A VIDA, O UNIVERSO E TUDO MAIS

Starfield, embora aqui sem revelar muito, é aquele tipo de jogo que guarda segredos que estimulam o lado mais curioso e impressionante de nós. É difícil, ao avistar uma estrutura estranha, não se ter a vontade caminhar, correr e pular até ela (o jogo, infelizmente, ainda não nos deixa usar a nave nos planetas).

Ele testa o velho conselho “não faça isso”. Obviamente, o jogador vai lá e faz. Neste sentido, a exploração em Starfield ocorre de maneiras impressionantes e geograficamente instigantes. Horizontal ou verticalmente, Starfield opta por nos impressionar a todos os instantes da sua gameplay. Este caráter impressivo da obra, entendam bem, não é algo que o jogo, necessariamente, apenas vai lá e atira estruturas e ambientes bonitos para afetar emocionalmente o jogador. É algo a mais, é algo além.

E há um fator hilariantemente divertido no gameplay e na narrativa do jogo. Em muitas missões que recebi para adentrar outros sistemas e planetas, ao neles chegar e pousar minha nave, o objetivo principal, por exemplo, estava há 50 metros de mim. A depender da atmosfera e do clima do ambiente, bastaria literalmente um pulo para que eu chegasse ao local do objetivo marcado.

Por outro lado, vejam só a ironia. O jogo faz isso com um propósito bastante perspicaz — além da audácia em talvez “desperdiçar” um planeta com um jogador afoito que vai entrar lá, cumprir a missão e então rumar para outro planeta. Starfield está jogando um objetivo na frente do jogador para testar o seu nível de curiosidade e o famoso “e se?”.

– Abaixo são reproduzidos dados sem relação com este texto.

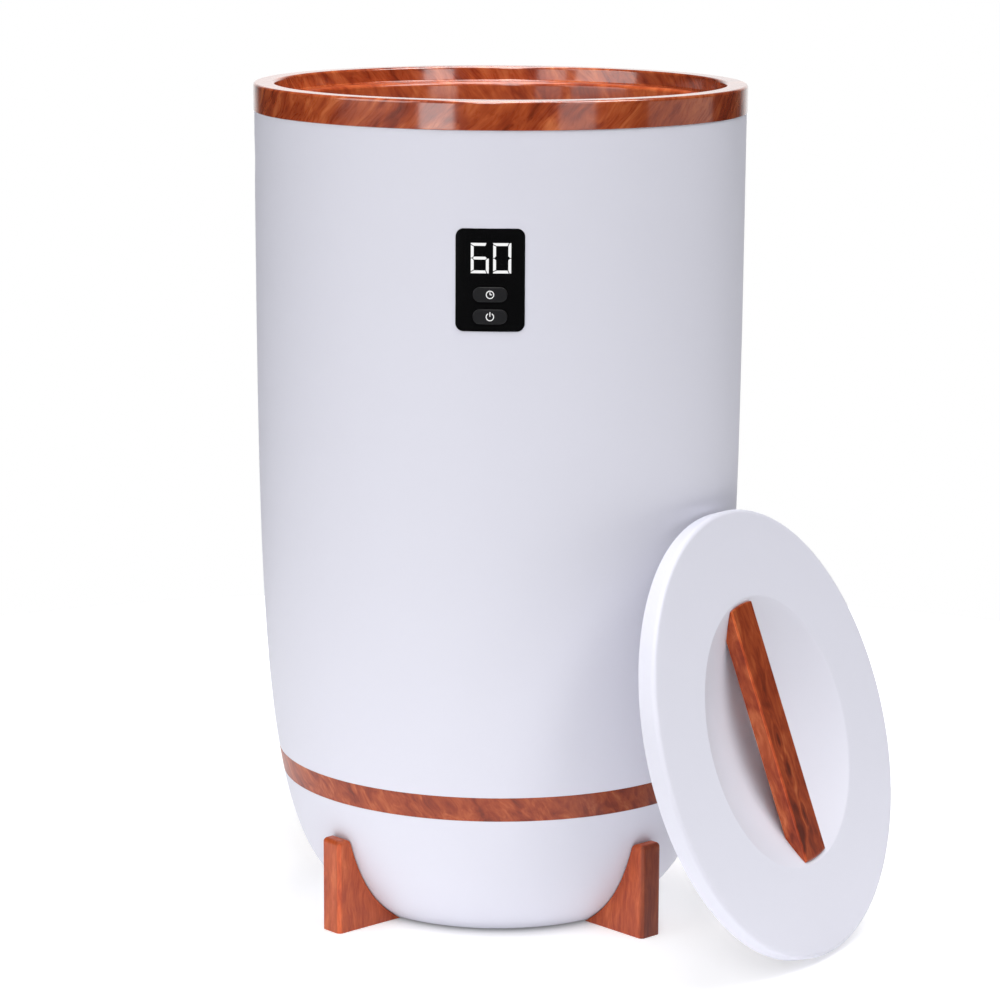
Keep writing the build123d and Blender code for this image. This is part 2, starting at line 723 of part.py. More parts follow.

E se, ao cumprir a missão designada inicialmente, eu for naquela caverna que está bem ali, a apenas 300 metros de mim? Pois bem, não raramente, o jogo da Bethesda faz isso algumas tantas vezes. Esse tipo de intenção, na realidade, e em uma análise mais fria, mostra algo que precisa ser debatido e congratulado: a confiança de toda a equipe de desenvolvedores, bem como a capacidade ‘instigativa’ (instigante e investigativa) de Starfield.

A Bethesda, nesse sentido, brilha. Ela, com Starfield, além de entregar uma obra polida (ainda não 100%…), eleva a moral da marca Xbox, que, agora, e também nos próximos anos, ao menos com a Bethesda, possui uma missão ainda maior, ou duas: entregar os dois novos Fallout e Elder Scrolls com, no mínimo, o salto gráfico que foi dado aqui, em Starfield.

Apesar de não termos um anúncio de um novo Fallout, lá em 2018, junto com Starfield, houve o anúncio (com um trailer em CGI básico) de The Elders Scrolls VI. Agora que Starfield saiu, existe ainda a DLC Shattered Space no horizonte. Durante a sua produção, que já deve estar a pleno vapor, e que não necessita do mesmo quantitativo de devs em seu desenvolvimento, é provável que a maior parte do time Bethesda esteja nos trabalhos com a sua IP de fantasia medieval preferida de muita gente.

No entanto, é tempo de Starfield. De viajar, explorar, descobrir e ser descoberto nas maravilhas que este jogo guarda.

 

Nota
Geral
9.5
starfieldObra titânica, Starfield é um acontecimento que há anos, ao menos com suas grandes franquias de tiro ou FPS (Halo e Gears of War), a Xbox não vivenciava. Com Starfield, a Bethesda atrai para si muitos olhares e prepara, por enquanto, um sólido terreno. Despertando assim, como tão bem fez na narrativa de Starfield, a curiosidade da comunidade gamer para o que vem aí da empresa.